## Data segment
────────────────────
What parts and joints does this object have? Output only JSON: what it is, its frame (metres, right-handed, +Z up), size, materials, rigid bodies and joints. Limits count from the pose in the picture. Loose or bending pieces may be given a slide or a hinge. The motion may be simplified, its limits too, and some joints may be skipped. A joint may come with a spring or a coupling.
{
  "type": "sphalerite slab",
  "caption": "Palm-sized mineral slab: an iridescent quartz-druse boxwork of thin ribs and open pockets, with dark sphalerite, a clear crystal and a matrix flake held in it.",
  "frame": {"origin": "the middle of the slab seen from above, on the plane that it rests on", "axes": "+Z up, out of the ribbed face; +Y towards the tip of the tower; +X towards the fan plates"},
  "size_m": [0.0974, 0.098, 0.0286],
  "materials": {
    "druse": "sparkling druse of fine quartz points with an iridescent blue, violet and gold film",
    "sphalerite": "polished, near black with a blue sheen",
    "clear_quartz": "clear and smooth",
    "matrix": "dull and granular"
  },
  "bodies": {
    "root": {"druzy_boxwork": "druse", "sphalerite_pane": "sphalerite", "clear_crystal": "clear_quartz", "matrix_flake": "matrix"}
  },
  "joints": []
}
────────────────────
Write out the data again, exactly and in full.

What parts and joints does this object have? Output only JSON: what it is, its frame (metres, right-handed, +Z up), size, materials, rigid bodies and joints. Limits count from the pose in the picture. Loose or bending pieces may be given a slide or a hinge. The motion may be simplified, its limits too, and some joints may be skipped. A joint may come with a spring or a coupling.
{
  "type": "sphalerite slab",
  "caption": "Palm-sized mineral slab: an iridescent quartz-druse boxwork of thin ribs and open pockets, with dark sphalerite, a clear crystal and a matrix flake held in it.",
  "frame": {"origin": "the middle of the slab seen from above, on the plane that it rests on", "axes": "+Z up, out of the ribbed face; +Y towards the tip of the tower; +X towards the fan plates"},
  "size_m": [0.0974, 0.098, 0.0286],
  "materials": {
    "druse": "sparkling druse of fine quartz points with an iridescent blue, violet and gold film",
    "sphalerite": "polished, near black with a blue sheen",
    "clear_quartz": "clear and smooth",
    "matrix": "dull and granular"
  },
  "bodies": {
    "root": {"druzy_boxwork": "druse", "sphalerite_pane": "sphalerite", "clear_crystal": "clear_quartz", "matrix_flake": "matrix"}
  },
  "joints": []
}